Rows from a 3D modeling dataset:
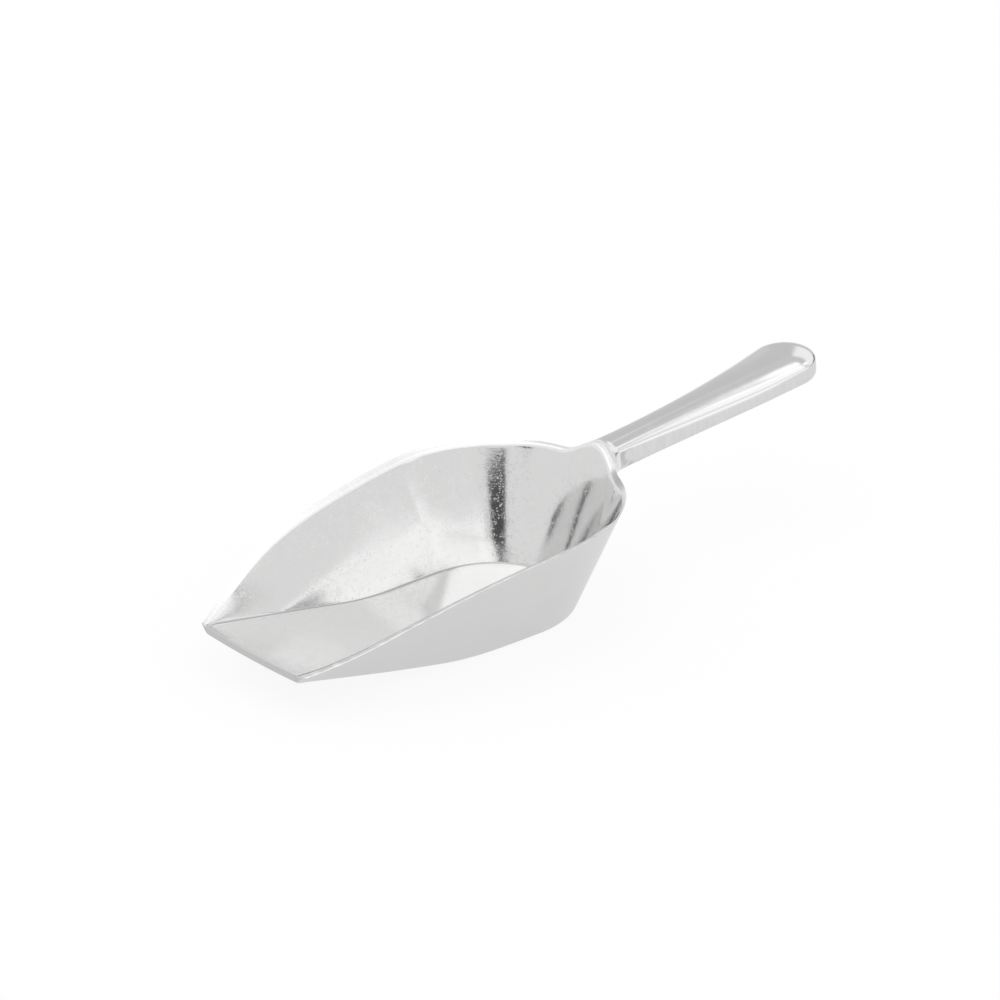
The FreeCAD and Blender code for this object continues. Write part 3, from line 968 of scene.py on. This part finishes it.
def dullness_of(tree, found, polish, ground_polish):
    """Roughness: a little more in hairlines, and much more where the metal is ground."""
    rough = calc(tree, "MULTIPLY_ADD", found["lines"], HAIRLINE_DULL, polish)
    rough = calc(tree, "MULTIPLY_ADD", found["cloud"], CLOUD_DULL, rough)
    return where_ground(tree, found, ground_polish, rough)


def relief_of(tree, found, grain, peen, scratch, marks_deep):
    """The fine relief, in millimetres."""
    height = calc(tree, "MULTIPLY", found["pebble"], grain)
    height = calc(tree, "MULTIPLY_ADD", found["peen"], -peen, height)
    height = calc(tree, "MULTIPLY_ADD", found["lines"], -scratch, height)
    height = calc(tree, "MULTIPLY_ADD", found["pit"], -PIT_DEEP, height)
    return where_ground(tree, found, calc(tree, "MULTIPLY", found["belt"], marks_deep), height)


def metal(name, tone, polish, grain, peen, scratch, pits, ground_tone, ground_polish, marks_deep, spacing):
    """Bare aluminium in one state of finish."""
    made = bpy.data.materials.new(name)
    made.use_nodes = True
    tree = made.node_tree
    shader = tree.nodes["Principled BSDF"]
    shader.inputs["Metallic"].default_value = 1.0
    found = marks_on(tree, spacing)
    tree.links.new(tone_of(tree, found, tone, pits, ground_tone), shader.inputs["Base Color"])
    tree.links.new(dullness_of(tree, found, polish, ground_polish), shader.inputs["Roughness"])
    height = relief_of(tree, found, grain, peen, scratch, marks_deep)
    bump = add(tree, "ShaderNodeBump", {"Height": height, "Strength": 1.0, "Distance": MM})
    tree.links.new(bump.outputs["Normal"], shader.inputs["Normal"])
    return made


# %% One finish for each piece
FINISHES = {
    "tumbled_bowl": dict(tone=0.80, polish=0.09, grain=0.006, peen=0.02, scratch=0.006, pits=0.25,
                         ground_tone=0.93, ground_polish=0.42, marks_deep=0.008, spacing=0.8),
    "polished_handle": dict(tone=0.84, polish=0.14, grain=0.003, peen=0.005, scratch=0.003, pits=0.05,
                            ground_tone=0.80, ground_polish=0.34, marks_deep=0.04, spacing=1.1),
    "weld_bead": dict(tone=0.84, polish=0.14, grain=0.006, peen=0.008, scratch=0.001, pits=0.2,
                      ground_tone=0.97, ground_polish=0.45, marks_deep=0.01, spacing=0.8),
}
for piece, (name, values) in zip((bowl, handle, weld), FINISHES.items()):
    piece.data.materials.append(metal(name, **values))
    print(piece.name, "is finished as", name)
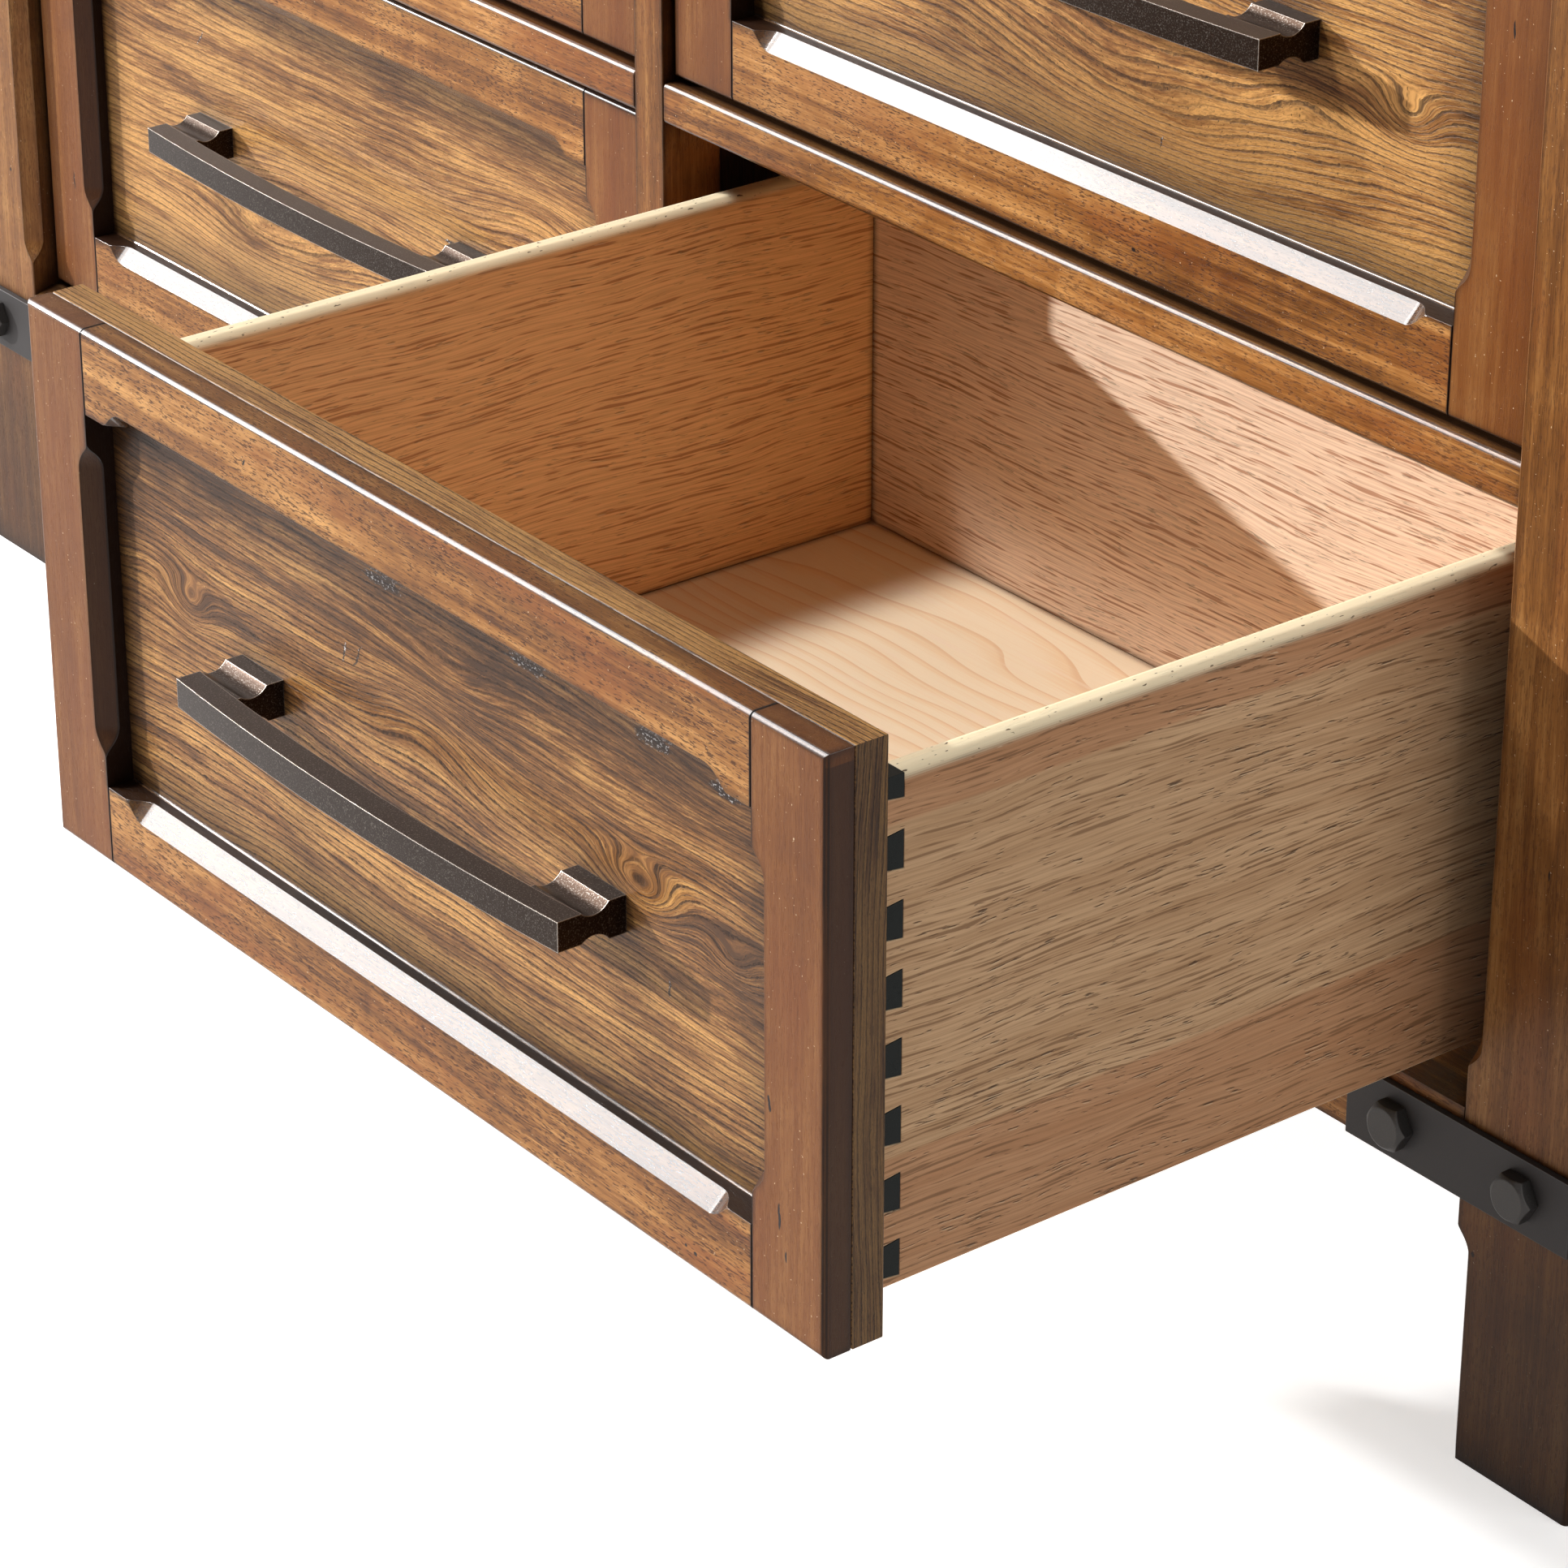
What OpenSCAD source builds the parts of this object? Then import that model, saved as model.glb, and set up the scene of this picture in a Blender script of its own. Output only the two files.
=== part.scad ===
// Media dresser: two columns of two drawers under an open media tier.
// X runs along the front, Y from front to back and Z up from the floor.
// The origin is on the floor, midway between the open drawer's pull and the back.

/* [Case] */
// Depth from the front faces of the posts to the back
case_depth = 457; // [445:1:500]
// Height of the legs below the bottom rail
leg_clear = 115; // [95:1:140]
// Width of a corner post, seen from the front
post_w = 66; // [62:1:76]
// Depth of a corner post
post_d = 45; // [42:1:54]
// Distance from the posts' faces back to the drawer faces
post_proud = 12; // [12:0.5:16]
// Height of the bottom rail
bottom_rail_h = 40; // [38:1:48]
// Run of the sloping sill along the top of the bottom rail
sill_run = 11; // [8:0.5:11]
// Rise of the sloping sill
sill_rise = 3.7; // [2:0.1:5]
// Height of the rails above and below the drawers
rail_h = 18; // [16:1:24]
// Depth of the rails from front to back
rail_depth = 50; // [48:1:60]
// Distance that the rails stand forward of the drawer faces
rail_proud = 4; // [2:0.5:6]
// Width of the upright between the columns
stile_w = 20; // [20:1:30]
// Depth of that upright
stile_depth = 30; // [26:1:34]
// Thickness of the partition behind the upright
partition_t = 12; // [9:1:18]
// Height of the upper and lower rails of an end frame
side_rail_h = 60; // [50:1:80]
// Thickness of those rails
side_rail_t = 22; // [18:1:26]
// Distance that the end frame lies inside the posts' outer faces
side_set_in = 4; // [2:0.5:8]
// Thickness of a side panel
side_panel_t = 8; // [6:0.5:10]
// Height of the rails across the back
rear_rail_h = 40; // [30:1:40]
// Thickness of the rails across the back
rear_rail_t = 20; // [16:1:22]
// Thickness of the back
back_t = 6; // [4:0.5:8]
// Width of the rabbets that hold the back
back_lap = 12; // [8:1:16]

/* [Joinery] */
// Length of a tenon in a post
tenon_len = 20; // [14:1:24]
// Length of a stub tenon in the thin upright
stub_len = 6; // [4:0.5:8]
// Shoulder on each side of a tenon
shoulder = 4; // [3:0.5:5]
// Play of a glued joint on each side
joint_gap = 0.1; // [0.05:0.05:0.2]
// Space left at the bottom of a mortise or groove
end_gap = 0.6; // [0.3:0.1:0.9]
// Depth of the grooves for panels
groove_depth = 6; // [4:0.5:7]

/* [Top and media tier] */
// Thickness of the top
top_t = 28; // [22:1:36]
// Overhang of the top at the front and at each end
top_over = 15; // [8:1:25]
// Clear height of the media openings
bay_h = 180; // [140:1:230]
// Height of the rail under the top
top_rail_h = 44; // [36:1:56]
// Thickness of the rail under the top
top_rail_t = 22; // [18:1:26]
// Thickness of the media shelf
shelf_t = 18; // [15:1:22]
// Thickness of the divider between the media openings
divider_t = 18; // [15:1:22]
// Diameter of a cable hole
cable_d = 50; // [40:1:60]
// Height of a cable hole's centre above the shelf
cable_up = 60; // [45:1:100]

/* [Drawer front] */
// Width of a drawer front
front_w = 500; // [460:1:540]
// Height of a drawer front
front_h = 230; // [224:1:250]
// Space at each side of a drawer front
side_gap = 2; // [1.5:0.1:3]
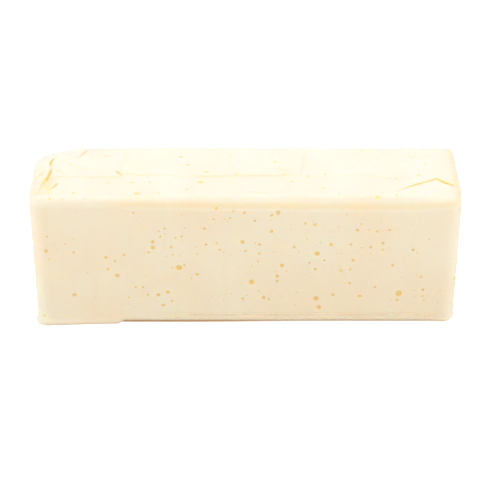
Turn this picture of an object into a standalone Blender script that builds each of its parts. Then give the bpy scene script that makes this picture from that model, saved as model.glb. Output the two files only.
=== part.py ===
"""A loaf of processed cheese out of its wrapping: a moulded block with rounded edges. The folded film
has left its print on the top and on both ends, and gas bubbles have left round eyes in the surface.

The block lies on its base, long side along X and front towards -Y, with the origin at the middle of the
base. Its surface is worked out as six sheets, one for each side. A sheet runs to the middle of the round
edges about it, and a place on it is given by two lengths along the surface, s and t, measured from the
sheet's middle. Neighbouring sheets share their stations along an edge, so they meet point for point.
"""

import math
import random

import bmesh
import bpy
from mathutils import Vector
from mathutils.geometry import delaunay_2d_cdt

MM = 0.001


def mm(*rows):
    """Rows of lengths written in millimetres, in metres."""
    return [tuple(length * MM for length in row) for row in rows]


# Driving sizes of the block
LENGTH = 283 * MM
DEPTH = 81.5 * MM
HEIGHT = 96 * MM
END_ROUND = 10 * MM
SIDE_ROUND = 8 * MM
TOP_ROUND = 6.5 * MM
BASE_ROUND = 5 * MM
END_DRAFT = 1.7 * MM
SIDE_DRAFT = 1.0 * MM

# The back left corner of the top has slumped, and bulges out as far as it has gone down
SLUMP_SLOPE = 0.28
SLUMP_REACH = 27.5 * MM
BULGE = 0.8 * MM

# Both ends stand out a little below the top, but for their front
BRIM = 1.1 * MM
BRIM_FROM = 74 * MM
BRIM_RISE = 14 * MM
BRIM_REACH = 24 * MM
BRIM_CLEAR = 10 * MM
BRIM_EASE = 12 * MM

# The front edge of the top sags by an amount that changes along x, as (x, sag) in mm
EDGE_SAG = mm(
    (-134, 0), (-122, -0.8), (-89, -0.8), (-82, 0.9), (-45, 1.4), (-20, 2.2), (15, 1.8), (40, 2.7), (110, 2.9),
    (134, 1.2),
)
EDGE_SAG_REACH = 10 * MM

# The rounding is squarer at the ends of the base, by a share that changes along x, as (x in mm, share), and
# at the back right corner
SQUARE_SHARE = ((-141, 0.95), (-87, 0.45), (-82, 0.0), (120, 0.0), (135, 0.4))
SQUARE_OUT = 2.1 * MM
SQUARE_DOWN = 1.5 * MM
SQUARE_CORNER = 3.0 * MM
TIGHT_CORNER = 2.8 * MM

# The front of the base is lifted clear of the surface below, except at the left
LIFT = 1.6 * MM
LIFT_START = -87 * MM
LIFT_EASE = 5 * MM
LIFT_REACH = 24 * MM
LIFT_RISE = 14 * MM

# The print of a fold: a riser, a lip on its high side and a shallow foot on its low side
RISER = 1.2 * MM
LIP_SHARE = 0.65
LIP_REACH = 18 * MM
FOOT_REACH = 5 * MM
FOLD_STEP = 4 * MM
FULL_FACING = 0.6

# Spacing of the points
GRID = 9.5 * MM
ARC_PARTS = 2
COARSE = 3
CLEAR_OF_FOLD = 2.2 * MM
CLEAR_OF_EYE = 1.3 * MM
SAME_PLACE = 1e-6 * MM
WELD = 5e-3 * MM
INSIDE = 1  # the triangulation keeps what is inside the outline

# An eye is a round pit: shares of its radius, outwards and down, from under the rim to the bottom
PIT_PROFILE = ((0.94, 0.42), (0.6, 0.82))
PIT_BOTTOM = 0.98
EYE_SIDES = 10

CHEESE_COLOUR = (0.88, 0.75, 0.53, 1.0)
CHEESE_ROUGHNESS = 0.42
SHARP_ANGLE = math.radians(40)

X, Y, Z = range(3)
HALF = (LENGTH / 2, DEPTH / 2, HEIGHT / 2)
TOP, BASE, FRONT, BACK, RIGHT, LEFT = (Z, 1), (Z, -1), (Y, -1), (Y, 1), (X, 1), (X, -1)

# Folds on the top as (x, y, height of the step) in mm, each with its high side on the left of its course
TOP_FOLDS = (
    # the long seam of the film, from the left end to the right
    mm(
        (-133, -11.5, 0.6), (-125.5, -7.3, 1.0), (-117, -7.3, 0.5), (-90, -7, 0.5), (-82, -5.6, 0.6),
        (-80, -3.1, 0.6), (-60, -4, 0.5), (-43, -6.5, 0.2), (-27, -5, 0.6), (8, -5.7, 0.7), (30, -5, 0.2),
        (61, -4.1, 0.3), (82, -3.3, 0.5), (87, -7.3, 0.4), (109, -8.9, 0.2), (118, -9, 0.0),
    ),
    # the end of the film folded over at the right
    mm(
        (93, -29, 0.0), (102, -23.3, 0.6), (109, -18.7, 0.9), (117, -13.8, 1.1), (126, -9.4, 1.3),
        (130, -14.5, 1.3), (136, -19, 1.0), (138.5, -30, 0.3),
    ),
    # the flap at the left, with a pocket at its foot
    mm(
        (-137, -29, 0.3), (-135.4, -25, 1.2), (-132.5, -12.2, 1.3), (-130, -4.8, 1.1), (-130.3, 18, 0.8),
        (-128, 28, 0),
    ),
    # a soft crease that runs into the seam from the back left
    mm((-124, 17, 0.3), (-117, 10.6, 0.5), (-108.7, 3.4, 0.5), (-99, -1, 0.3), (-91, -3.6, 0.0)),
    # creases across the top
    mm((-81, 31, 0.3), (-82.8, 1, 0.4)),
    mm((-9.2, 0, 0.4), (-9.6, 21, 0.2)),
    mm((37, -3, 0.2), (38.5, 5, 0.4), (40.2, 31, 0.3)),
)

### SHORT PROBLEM
Only the lines from the one containing "What OpenSCAD source" through the one containing "and the back." are to be reproduced, exactly as they appear.

### RESPONSE BELOW
What OpenSCAD source builds the parts of this object? Then import that model, saved as model.glb, and set up the scene of this picture in a Blender script of its own. Output only the two files.
=== part.scad ===
// Media dresser: two columns of two drawers under an open media tier.
// X runs along the front, Y from front to back and Z up from the floor.
// The origin is on the floor, midway between the open drawer's pull and the back.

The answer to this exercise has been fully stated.